Opinions diverged most over the future of the Ontario Municipal Board. Chow said she’d like to scrap the OMB, but promised reforms—such as incorporating heritage impact assessments into developer applications—as long as the City remains stuck with it. She also proposed creating a local appeal body operated by the City to handle low-level disputes, which would lessen the OMB’s overall workload. Soknacki took issue with the question, noting that all three main provincial parties support the OMB’s continued existence—any talk of dismantling it, he argued, is a waste of time. He also said the establishment of a local appeal body would be a “perverse example” of downloading a provincial responsibility and passing on costs to taxpayers. Tory supported strengthening the development permit system, but feared that placing all appeals in the hands of politicians would create an equally unsatisfactory situation. He believed a local appeals body working with the committee for adjustment might convince Queen’s Park that the City is responsible enough to make sensible decisions.

Both Chow and Tory supported the concept of a Toronto museum. Chow believed it was important to teach visitors about the city’s diversity, and that such a project could be launched initially as an interactive virtual museum. She felt that stories should be gathered now before our elders pass away. Chow stated that such a project would need a “can-do” spirit—Tory indicated he had the will long lacking in past leaders to make a museum a reality: he wants to “get on with it.” He feels that residents have an inadequate grasp of the city’s past, and noted that past proposals have generated lots of talk but no action (here is a current proposal). He suggested that partnerships with the private sector were required, bringing up the construction of the TIFF Bell Lightbox as an example. Chow later elaborated on that point, noting that, depending on the site, a combination of Section 37 funds [PDF] and agreements with developers could be effective. Soknacki was unwilling to spend money on a museum unless it was deemed a priority—it was clear that in this regard, he supported the grand Toronto tradition of saving the museum for another day. Later on, he noted that resources such as bookmobile-style vehicles could be used in place of a physical museum.

Soknacki also questioned funding for an archaeological repository proposed under amendments to the City’s official plan. Currently, archaeological artifacts and records are held in trust by individual archaeologists—a repository would allow the City to take possession of the finds and provide safe storage for future exhibition and research. He suggested that the Royal Ontario Museum or local universities could hold onto items until a public space had been established. Tory wasn’t opposed to the proposal but didn’t view it as a priority, while Chow believed a repository would ensure a consistent approach to the collection of artifacts.

Due Diligence for Waterfront Revitalization

Originally published on Torontoist on July 15, 2015.

For a project as large as the proposed naturalization of the mouth of the Don River and the accompanying redevelopment of the Port Lands, Mayor John Tory feels that taxpayers expect officials at all three levels of government to do their homework.

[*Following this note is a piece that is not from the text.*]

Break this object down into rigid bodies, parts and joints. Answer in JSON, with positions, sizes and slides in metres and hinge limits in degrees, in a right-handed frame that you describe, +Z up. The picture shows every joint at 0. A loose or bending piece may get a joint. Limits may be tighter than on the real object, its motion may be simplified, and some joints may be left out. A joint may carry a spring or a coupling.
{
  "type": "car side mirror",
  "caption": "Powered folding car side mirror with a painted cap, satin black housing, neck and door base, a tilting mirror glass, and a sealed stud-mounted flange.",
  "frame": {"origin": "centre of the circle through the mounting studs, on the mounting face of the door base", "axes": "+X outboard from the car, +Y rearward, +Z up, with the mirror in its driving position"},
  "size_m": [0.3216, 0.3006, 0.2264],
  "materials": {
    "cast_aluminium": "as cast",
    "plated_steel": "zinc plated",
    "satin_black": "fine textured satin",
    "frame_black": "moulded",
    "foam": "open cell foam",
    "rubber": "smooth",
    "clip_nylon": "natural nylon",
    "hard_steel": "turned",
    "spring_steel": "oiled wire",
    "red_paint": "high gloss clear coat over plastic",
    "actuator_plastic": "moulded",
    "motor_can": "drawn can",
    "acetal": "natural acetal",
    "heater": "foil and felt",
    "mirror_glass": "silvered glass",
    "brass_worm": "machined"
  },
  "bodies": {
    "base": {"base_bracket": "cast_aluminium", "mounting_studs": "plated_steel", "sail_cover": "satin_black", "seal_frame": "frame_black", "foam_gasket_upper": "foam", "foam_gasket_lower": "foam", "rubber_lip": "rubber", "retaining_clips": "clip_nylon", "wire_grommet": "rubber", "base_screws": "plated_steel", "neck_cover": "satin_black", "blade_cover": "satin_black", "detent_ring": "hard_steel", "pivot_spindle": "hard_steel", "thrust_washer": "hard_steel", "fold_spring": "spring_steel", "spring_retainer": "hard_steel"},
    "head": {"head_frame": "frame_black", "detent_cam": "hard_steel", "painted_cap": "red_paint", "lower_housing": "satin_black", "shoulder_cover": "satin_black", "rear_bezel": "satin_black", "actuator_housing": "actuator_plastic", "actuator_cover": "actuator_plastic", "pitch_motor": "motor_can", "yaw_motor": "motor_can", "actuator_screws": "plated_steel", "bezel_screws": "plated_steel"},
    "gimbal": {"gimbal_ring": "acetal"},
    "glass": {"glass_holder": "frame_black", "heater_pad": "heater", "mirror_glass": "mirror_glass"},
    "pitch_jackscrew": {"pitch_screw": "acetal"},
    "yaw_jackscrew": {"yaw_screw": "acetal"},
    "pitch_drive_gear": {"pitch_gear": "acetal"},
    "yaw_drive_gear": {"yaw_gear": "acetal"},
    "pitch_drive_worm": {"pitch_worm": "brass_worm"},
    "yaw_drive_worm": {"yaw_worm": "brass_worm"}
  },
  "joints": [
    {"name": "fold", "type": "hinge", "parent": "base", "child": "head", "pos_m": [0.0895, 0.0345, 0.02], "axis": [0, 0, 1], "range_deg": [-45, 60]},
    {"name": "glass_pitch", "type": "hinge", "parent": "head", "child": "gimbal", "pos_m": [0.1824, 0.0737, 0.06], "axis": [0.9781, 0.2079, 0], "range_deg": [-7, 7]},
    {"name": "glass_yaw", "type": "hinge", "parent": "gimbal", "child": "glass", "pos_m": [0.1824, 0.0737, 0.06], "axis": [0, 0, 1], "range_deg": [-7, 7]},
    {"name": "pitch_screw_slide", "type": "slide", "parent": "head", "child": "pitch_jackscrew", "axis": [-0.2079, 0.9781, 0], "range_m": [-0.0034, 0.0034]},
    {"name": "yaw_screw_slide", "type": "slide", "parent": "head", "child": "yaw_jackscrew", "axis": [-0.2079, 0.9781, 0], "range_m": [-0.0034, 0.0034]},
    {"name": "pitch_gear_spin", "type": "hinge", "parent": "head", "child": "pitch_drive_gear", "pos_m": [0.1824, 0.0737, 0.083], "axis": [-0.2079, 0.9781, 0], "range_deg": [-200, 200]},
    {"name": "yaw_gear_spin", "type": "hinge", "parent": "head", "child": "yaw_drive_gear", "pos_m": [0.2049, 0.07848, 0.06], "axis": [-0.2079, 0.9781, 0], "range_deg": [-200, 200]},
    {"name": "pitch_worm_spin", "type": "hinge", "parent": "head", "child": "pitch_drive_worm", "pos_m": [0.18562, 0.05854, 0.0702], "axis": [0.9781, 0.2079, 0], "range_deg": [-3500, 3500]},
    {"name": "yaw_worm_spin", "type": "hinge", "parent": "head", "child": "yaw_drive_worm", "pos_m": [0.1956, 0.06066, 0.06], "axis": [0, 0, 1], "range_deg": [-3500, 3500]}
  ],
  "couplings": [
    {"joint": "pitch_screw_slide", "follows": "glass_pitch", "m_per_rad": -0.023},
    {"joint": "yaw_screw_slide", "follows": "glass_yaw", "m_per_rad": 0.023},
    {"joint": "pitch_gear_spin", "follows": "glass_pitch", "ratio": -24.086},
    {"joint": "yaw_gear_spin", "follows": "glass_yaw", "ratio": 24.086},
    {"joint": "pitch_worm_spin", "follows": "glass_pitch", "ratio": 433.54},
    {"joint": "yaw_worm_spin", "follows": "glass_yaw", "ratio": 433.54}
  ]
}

Reducing the spectre of cost overruns is a key factor in the due-diligence study on the next major phase of waterfront redevelopment, which was announced at a press conference yesterday featuring representatives from all three levels of government. The City will spend $5 million to finance the study, which will explore the extent of risky cost factors such as the amount of soil remediation required. Once the study is completed, the federal and provincial governments will set their funding levels for what has been dubbed “Waterfront 2.0.”

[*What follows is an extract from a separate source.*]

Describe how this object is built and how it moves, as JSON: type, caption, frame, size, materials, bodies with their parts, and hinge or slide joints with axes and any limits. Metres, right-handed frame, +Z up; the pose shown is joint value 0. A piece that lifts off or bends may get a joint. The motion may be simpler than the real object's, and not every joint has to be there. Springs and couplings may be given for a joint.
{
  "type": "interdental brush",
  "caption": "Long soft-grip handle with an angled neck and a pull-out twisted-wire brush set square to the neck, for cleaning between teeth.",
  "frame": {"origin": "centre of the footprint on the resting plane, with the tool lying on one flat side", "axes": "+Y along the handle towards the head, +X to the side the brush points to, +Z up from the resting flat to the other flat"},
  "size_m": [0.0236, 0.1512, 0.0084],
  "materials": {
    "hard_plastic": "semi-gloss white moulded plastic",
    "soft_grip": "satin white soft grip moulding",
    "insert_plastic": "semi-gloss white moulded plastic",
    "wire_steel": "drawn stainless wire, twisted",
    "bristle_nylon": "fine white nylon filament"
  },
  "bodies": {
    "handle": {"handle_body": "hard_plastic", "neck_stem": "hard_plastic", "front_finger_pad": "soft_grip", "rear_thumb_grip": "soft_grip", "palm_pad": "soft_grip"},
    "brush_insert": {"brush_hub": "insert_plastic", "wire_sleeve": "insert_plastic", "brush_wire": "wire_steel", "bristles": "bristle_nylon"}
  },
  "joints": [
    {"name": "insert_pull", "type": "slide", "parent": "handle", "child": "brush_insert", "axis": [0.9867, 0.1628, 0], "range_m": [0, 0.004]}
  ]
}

Currently estimated to cost $975 million, the project’s visual centrepieces will include parkland and Villiers Island, a new mixed-use community built on an island formed from a new, naturalized Don River mouth which will flow into the harbour north of Polson Street (see the gallery for renderings). Flood-control measures will be designed to protect residents and properties on 715 acres of land in a current flood plain stretching from the Port Lands to Leslieville from the after-effects of hurricane-strength storms. Federal Minister of Finance Joe Oliver views the project as a means to save money in the long run, citing the cost to Ottawa of covering flood relief efforts in Calgary in 2013.

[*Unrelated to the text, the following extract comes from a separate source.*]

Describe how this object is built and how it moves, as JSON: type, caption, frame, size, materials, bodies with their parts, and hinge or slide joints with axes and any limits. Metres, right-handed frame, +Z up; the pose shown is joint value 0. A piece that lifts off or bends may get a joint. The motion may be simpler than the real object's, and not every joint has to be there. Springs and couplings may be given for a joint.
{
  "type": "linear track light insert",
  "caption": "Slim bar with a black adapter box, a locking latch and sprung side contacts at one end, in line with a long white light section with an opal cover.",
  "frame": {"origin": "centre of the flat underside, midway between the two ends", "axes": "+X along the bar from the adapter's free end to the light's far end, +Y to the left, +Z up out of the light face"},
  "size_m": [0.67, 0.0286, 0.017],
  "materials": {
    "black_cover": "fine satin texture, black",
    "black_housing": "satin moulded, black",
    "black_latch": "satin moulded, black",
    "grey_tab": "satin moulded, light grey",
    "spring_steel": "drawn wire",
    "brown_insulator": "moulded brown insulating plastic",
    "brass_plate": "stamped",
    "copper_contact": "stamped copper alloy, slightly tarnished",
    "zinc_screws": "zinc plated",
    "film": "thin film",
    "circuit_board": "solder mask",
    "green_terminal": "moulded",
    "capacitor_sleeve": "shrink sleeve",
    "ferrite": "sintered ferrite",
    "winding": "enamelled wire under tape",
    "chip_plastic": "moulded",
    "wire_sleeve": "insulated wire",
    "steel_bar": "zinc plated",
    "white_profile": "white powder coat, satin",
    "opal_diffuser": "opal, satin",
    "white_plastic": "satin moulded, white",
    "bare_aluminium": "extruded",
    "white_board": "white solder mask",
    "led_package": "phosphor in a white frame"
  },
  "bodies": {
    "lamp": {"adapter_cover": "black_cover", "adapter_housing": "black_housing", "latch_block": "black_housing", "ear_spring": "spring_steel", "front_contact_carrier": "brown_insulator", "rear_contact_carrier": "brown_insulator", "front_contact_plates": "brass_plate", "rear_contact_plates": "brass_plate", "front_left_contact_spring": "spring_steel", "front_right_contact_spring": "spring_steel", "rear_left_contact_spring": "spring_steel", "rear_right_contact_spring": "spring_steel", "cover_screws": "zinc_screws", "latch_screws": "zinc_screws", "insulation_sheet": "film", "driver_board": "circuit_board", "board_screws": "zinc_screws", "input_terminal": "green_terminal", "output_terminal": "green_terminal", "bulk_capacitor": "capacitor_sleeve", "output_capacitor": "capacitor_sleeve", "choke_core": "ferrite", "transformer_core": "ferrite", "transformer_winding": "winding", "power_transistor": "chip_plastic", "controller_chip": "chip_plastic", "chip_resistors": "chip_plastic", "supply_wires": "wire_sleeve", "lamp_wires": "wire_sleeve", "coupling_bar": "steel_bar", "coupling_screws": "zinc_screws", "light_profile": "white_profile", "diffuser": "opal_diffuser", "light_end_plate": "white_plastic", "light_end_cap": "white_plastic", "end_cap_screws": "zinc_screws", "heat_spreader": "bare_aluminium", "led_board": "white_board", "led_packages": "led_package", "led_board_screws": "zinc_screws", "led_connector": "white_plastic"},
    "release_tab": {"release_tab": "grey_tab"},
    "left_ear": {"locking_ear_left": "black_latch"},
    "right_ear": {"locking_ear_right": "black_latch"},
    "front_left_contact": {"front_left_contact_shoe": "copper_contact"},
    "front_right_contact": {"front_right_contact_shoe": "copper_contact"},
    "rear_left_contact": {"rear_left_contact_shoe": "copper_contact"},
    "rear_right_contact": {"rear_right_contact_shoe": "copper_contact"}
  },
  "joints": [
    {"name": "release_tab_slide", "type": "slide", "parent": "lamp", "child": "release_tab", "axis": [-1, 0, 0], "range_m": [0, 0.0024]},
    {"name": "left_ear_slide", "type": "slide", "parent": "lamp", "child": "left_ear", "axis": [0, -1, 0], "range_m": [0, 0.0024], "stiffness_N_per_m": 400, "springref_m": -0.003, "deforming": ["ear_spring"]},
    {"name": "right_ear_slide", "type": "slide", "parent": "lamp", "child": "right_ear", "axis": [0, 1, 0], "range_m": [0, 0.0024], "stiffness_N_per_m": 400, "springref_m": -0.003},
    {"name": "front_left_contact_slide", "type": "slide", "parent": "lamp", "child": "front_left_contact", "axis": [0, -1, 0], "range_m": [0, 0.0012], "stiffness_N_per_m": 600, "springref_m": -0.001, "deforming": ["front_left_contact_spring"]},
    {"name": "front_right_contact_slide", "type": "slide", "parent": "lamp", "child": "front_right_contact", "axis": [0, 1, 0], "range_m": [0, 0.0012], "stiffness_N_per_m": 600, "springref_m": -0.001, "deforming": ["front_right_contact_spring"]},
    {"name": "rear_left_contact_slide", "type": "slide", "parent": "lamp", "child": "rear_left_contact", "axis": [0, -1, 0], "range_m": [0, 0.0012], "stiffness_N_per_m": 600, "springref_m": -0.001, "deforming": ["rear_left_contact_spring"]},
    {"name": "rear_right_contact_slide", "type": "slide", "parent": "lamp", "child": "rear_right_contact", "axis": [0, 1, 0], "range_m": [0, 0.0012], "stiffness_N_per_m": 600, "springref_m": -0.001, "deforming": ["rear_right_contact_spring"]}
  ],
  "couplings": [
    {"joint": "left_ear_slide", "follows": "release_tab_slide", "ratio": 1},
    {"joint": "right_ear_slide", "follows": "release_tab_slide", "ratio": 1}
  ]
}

Economic benefits of the redevelopment plan were touted throughout the press conference, especially the First Gulf/Unilever site at the bottom of the Don Valley Parkway. “Toronto’s success as a leading global city depends on its attractiveness to attract talent and investment from around Canada and around the world,” noted Mark Wilson, chair of Waterfront Toronto’s board of directors. “Revitalizing the Port Lands, enabling development of this area, will not only attract billions of dollars in investment, but it will cement our city’s reputation as one of the best places in the world today.”

With the due-diligence study scheduled to be finished by the end of this year, Tory hopes to see shovels in the ground by the projected 2017 start date. He wants to see work on the Don and the new waterfront areas completed, alongside his pet transit project SmartTrack (which would have a hub in the First Gulf/Unilever site) finished quickly. “I will be impatient as the mayor of Toronto, as the people of Toronto would expect me to be,” Tory said. “We need those things sooner than later.”